We have in-depth experience in the following areas of receivership: Administrative Receivership, Law of Property Act (LPA)…
- Administrative Receivership
- Law of Property Act (LPA)
- Acting under the direction of the court
- Fixed Charge Receivers
Administrative Receivership is an option that only secured creditors can use in the event that a business is in breach of borrowing covenants and seeks a remedy. The creditor, usually a financier, must have security and a floating charge over a substantial part or all of the assets of the business which pre-dates 15th September 2003. The granting of the floating charge or debenture provides the lender with the ability to appoint an Administrative Receiver whose principle duty is to secure repayment of the outstanding loan.

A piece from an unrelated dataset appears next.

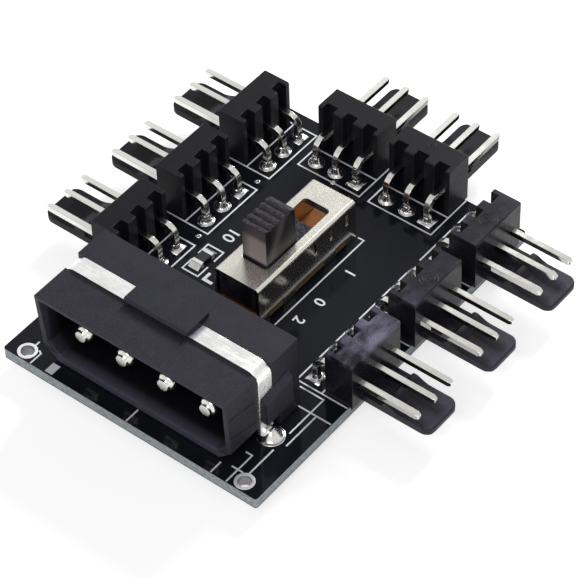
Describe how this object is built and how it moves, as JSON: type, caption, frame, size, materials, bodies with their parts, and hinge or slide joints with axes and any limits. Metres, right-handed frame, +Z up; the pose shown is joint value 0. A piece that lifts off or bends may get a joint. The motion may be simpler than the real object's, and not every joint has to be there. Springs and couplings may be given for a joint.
{
  "type": "pc fan controller hub",
  "caption": "Small circuit board that shares one power socket among fan headers along three edges, with a slide switch in the middle.",
  "frame": {"origin": "on the board's underside, midway between the two front corner holes", "axes": "+X right along the power socket's edge, +Y from the power socket to the far edge, +Z up out of the component side"},
  "size_m": [0.0482, 0.0515, 0.0126],
  "materials": {
    "board": "glossy black solder mask",
    "solder": "shiny solder and tinned rings",
    "tin": "bright tin",
    "nickel": "nickelled sheet",
    "terminal_brass": "silvered brass",
    "phenolic": "brown phenolic board",
    "black_nylon": "black moulded nylon",
    "smoky_nylon": "black moulded nylon with a pale sheen",
    "chip_ceramic": "glazed chip with tinned ends",
    "chip_clear": "clear chip lamp on a white carrier"
  },
  "bodies": {
    "board": {"circuit_board": "board", "corner_hole_plating": "solder", "header_solder_joints": "solder", "power_socket_housing": "black_nylon", "power_socket_strap": "tin", "power_solder_joints": "solder", "switch_frame": "nickel", "switch_base": "phenolic", "switch_solder_joints": "solder", "chip_resistor": "chip_ceramic", "chip_led": "chip_clear", "chip_solder_joints": "solder", "fan_header_left_1_housing": "black_nylon", "fan_header_left_1_pin_1": "tin", "fan_header_left_1_pin_2": "tin", "fan_header_left_1_pin_3": "tin", "fan_header_left_2_housing": "black_nylon", "fan_header_left_2_pin_1": "tin", "fan_header_left_2_pin_2": "tin", "fan_header_left_2_pin_3": "tin", "fan_header_left_3_housing": "black_nylon", "fan_header_left_3_pin_1": "tin", "fan_header_left_3_pin_2": "tin", "fan_header_left_3_pin_3": "tin", "fan_header_back_1_housing": "black_nylon", "fan_header_back_1_pin_1": "tin", "fan_header_back_1_pin_2": "tin", "fan_header_back_1_pin_3": "tin", "fan_header_back_2_housing": "black_nylon", "fan_header_back_2_pin_1": "tin", "fan_header_back_2_pin_2": "tin", "fan_header_back_2_pin_3": "tin", "fan_header_right_1_housing": "smoky_nylon", "fan_header_right_1_pin_1": "tin", "fan_header_right_1_pin_2": "tin", "fan_header_right_1_pin_3": "tin", "fan_header_right_2_housing": "smoky_nylon", "fan_header_right_2_pin_1": "tin", "fan_header_right_2_pin_2": "tin", "fan_header_right_2_pin_3": "tin", "fan_header_right_3_housing": "smoky_nylon", "fan_header_right_3_pin_1": "tin", "fan_header_right_3_pin_2": "tin", "fan_header_right_3_pin_3": "tin", "power_pin_1": "tin", "power_pin_2": "tin", "power_pin_3": "tin", "power_pin_4": "tin", "switch_terminal_1": "terminal_brass", "switch_terminal_2": "terminal_brass", "switch_terminal_3": "terminal_brass", "switch_terminal_4": "terminal_brass", "switch_terminal_5": "terminal_brass", "switch_terminal_6": "terminal_brass", "switch_terminal_7": "terminal_brass", "switch_terminal_8": "terminal_brass"},
    "slider": {"switch_slider": "black_nylon", "switch_contact_clip_1": "terminal_brass", "switch_contact_clip_2": "terminal_brass"}
  },
  "joints": [
    {"name": "slider_travel", "type": "slide", "parent": "board", "child": "slider", "axis": [0, 1, 0], "range_m": [0, 0.005]}
  ]
}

In practice this option is not much used in the UK following a change of law in 2003, although there can be advantages to using this form of insolvency process, if available, which our team at Cork Gully are happy to advise on.
Law of Property Act (LPA)
Under the Law of Property Act 1925 a Receiver is a person (not always but often an insolvency practitioner) who is appointed to take charge of a mortgaged property by a lender whose loan is in default. Appointment of an LPA Receiver is usually to facilitate the sale of the property, but can also be used to collect rental income for the lender. At Cork Gully we will work closely with other professional partners, such as commercial and contract consultants and quantity surveyors, to devise the best solution for the secured lender and other parties.
Court Appointed Receivers
We can also act in cases where there is a commercial dispute as Court Appointed Receivers for example to enforce a judgement where a creditor has been successful with claim and/or an intervention is required on a just and equitable basis.
Fixed Charge Receivers
Shares and other assets may have been pledged to a lender as security. A fixed charge over the shares or other assets such as securities should allow for the appointment of a receiver here and overseas (subject to jurisdiction). A receiver appointed over the shares will take control of the shareholding, normally acting as agent for the company over which the security was taken. The receiver would then vote the shares, according to the strategy agreed with the lender.